Study Guide to The Sea and the Skylark

This sonnet was written while Hopkins was in a three-year course of study at the Jesuit Theologate, St. Beuno’s, in north Wales. He wrote many of his best-known poems during this period. One autograph of this poem is dated “Rhyl May 1877” and is entitled “Walking by the Sea.” Suffering from fatigue, Hopkins is granted permission to spend some time at the seaside resort town of Rhyl, eight miles north of St. Beuno’s. Hopkins writes later to his friend Robert Bridges (26 November 1882) that this poem was written during his Welsh days when he was fascinated with cynghanedd—sound arrangement within one line, using stress, alliteration, and rhyme. Two sounds are entrenched in his thinking as he walks along the beach: on his right the ebb and flow of the waves on the shore, and on his left the unfurling song of the skylark. In the sestet, the last six lines of the sonnet, Hopkins reflects on what a shame it is that we have lost the ability to pay attention to and appreciate these sounds of creation—the sea and the skylark.

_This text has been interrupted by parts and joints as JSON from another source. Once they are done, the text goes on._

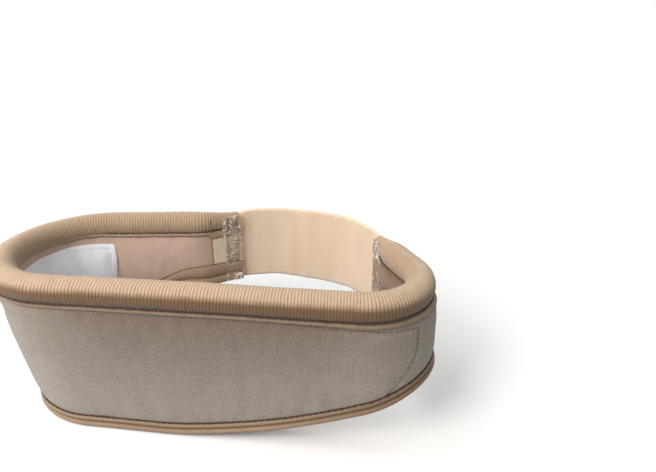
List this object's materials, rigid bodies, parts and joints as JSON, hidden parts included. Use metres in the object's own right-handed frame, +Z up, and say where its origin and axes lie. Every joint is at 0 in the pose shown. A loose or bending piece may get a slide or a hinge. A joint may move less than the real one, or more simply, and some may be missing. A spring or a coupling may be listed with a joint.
{
  "type": "soft cervical collar",
  "caption": "Padded neck band closed into a loop by a short elastic strap, with a piped top edge and a bound lower edge that climbs to the back.",
  "frame": {"origin": "middle of the collar's bounding box at the level that its lower edge rests on", "axes": "+X along the loop's long side, +Y from the long padded front to the elastic strap, +Z up"},
  "size_m": [0.17, 0.0926, 0.061],
  "materials": {
    "foam": "open-cell foam, unseen",
    "cover_knit": "fine jersey knit, matt",
    "lining_cloth": "smooth knit lining, matt",
    "rib_binding": "ribbed knit binding, matt",
    "piping": "soft filler cord, unseen",
    "seam_thread": "sewing thread",
    "pad_cloth": "white brushed cloth",
    "pad_thread": "sewing thread",
    "tab_cloth": "layers sewn flat",
    "tack_thread": "zigzag thread",
    "elastic_web": "woven elastic, soft sheen"
  },
  "bodies": {
    "left_half": {"left_foam_core": "foam", "left_outer_cover": "cover_knit", "left_inner_lining": "lining_cloth", "left_top_binding": "rib_binding", "left_piping_cord": "piping", "left_top_seam_thread": "seam_thread", "left_bottom_binding": "rib_binding", "left_bottom_seam_thread": "seam_thread", "left_inner_pad": "pad_cloth", "left_pad_stitching": "pad_thread", "left_end_tab": "tab_cloth", "left_bartack": "tack_thread", "left_tab_stitching": "tack_thread", "elastic_strap": "elastic_web"},
    "right_half": {"right_foam_core": "foam", "right_outer_cover": "cover_knit", "right_inner_lining": "lining_cloth", "right_top_binding": "rib_binding", "right_piping_cord": "piping", "right_top_seam_thread": "seam_thread", "right_bottom_binding": "rib_binding", "right_bottom_seam_thread": "seam_thread", "right_inner_pad": "pad_cloth", "right_pad_stitching": "pad_thread", "right_end_tab": "tab_cloth", "right_bartack": "tack_thread"}
  },
  "joints": [
    {"name": "band_opening", "type": "hinge", "parent": "left_half", "child": "right_half", "pos_m": [0.02982, -0.04332, 0], "axis": [0, 0, -1], "range_deg": [0, 25], "stiffness_Nm_per_rad": 0.4, "deforming": ["elastic_strap"]}
  ]
}
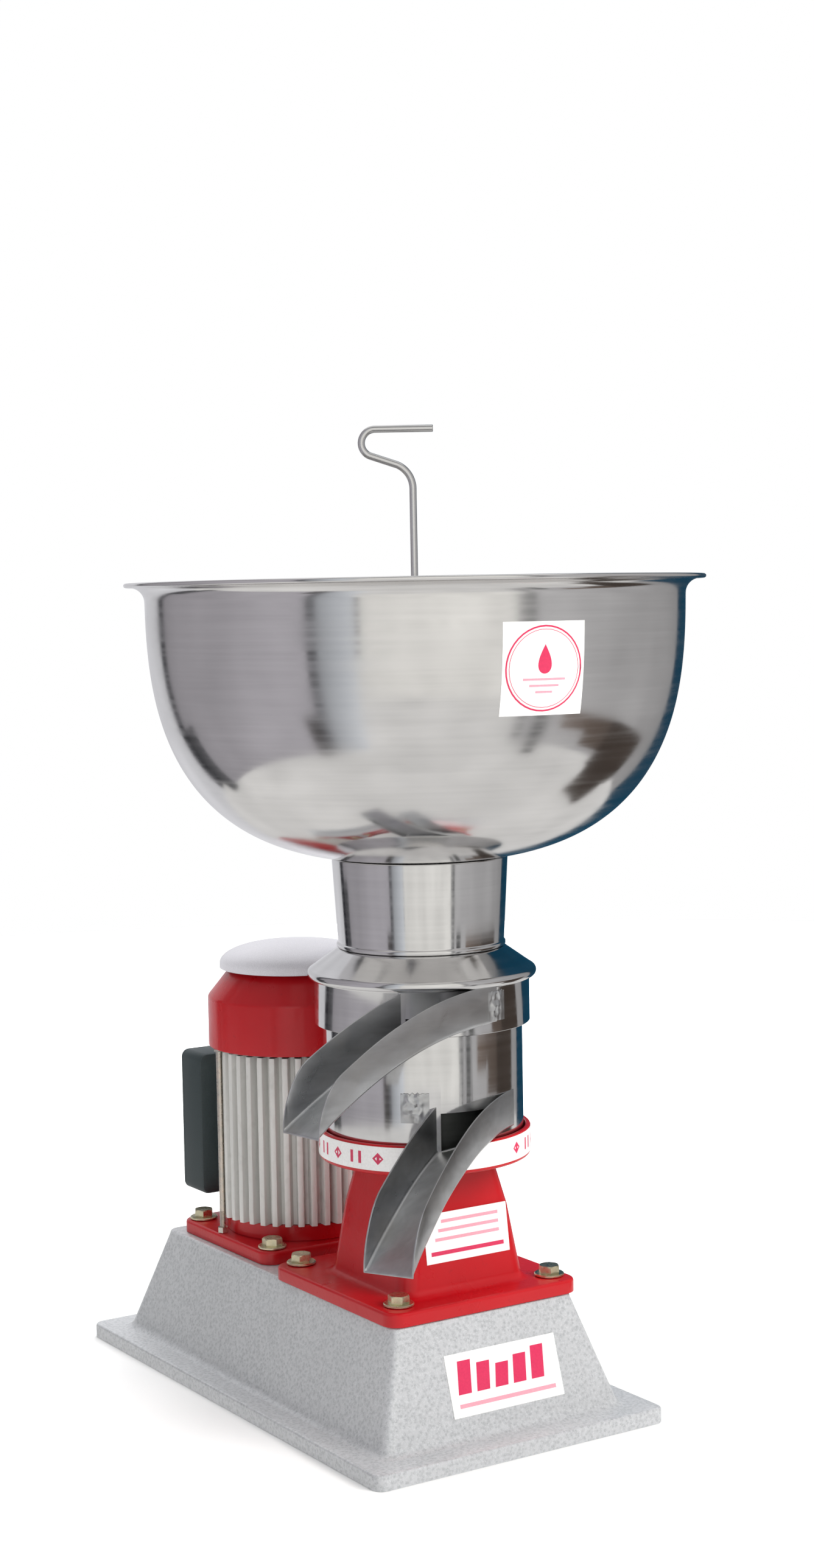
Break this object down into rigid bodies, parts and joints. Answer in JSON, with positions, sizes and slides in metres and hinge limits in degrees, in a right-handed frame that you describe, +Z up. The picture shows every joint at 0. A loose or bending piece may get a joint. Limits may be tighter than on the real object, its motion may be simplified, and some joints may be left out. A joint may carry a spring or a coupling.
{
  "type": "cream separator",
  "caption": "Table-top cream separator: silver cast base, red column with two spouts under a round steel supply bowl, and a finned vertical motor with terminal box.",
  "frame": {"origin": "on the floor, at the centre of the whole machine's outline", "axes": "+Z up; the base's long side lies along Y, with the bowl column at the -Y end and the motor at the +Y end; the spouts point to -X"},
  "size_m": [0.4, 0.5024, 0.6915],
  "materials": {
    "silver_paint": "hammered silver paint",
    "red_paint": "glossy red paint",
    "zinc": "yellowish zinc plating",
    "stainless": "polished and brushed stainless sheet",
    "float_steel": "satin",
    "steel": "ground",
    "tinned_steel": "tinned",
    "brass": "turned",
    "gasket_rubber": "moulded",
    "belt": "matte",
    "cast_iron": "machined casting",
    "aluminium": "die-cast, lightly painted",
    "dark_casting": "dark paint",
    "laminations": "varnished sheet stack",
    "rotor": "turned",
    "pulley": "turned",
    "black_plastic": "dark slate grey, fine grain",
    "white_cap": "pale grey, satin",
    "capacitor": "plain can",
    "terminal_block": "cream plastic"
  },
  "bodies": {
    "base": {"base_casting": "silver_paint", "body_casting": "red_paint", "motor_plate": "red_paint", "fan_cowl": "red_paint", "motor_shield_lower": "red_paint", "body_bolt_1": "zinc", "body_bolt_2": "zinc", "body_bolt_3": "zinc", "body_bolt_4": "zinc", "motor_plate_bolt_1": "zinc", "motor_plate_bolt_2": "zinc", "motor_plate_bolt_3": "zinc", "motor_plate_bolt_4": "zinc", "tie_rod_1": "zinc", "tie_rod_2": "zinc", "tie_rod_3": "zinc", "spindle_bearing_lower": "steel", "spindle_bearing_upper": "steel", "motor_bearing_lower": "steel", "motor_bearing_upper": "steel", "drive_belt": "belt", "spindle_housing": "cast_iron", "motor_barrel": "aluminium", "motor_shield_upper": "dark_casting", "stator": "laminations", "terminal_box": "black_plastic", "terminal_box_lid": "black_plastic", "cable_gland": "black_plastic", "drip_cover": "white_cap", "run_capacitor": "capacitor", "terminal_block": "terminal_block"},
    "motor_rotor": {"motor_shaft": "steel", "rotor": "rotor", "motor_pulley": "pulley", "cooling_fan": "black_plastic"},
    "drum": {"spindle": "steel", "spindle_pulley": "steel", "drum_base": "tinned_steel", "drum_gasket": "gasket_rubber", "distributor": "tinned_steel", "cone_disc_1": "tinned_steel", "cone_disc_2": "tinned_steel", "cone_disc_3": "tinned_steel", "cone_disc_4": "tinned_steel", "top_disc": "tinned_steel", "drum_hood": "tinned_steel", "drum_nut": "brass"},
    "lower_cover": {"milk_cover": "stainless"},
    "upper_cover": {"cream_cover": "stainless"},
    "neck": {"float_chamber": "stainless"},
    "float": {"float": "float_steel"},
    "bowl": {"supply_bowl": "stainless", "tap_seat": "steel"},
    "tap": {"tap_rod": "stainless"}
  },
  "joints": [
    {"name": "drum_spin", "type": "hinge", "parent": "base", "child": "drum", "pos_m": [0, -0.05125, 0.2], "axis": [0, 0, 1], "continuous": true},
    {"name": "motor_spin", "type": "hinge", "parent": "base", "child": "motor_rotor", "pos_m": [0, 0.12475, 0.16], "axis": [0, 0, 1], "continuous": true},
    {"name": "lower_cover_lift", "type": "slide", "parent": "base", "child": "lower_cover", "axis": [0, 0, 1], "range_m": [0, 0.1]},
    {"name": "upper_cover_turn", "type": "hinge", "parent": "lower_cover", "child": "upper_cover", "pos_m": [0, -0.05125, 0.285], "axis": [0, 0, 1], "range_deg": [-60, 90]},
    {"name": "neck_lift", "type": "slide", "parent": "upper_cover", "child": "neck", "axis": [0, 0, 1], "range_m": [0, 0.08]},
    {"name": "float_rise", "type": "slide", "parent": "neck", "child": "float", "axis": [0, 0, 1], "range_m": [0, 0.008]},
    {"name": "bowl_lift", "type": "slide", "parent": "neck", "child": "bowl", "axis": [0, 0, 1], "range_m": [0, 0.12]},
    {"name": "tap_turn", "type": "hinge", "parent": "bowl", "child": "tap", "pos_m": [0, -0.05125, 0.39], "axis": [0, 0, 1], "range_deg": [0, 90]}
  ],
  "couplings": [
    {"joint": "motor_spin", "follows": "drum_spin", "ratio": 0.3333}
  ]
}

Here are some things to think about regarding this poem:

  • Look at a few lines and see if you can find examples of how the words in the line connect in their stress, alliteration, and rhyme. In short, can you find examples of cynghanedd? Check the terminology guide for help.
  • Can you describe what he hears on his right hand in the first quatrain? How is the wearing and wending of the moon connected to the tides? And can you describe what he hears on his left hand in the second quatrain? How can you image the song of the skylark as unfurling from a skein of fabric or thread?
  • Do you hear a very modern message in the sestet (last six lines) of the poem?
  • How are the sounds of the sea and the skylark—the give and take, the ebb and flow—reflected in the rhythm of the poem? Is it regular or irregular? You can listen to an audio file of the rhythm of the sea in this example here.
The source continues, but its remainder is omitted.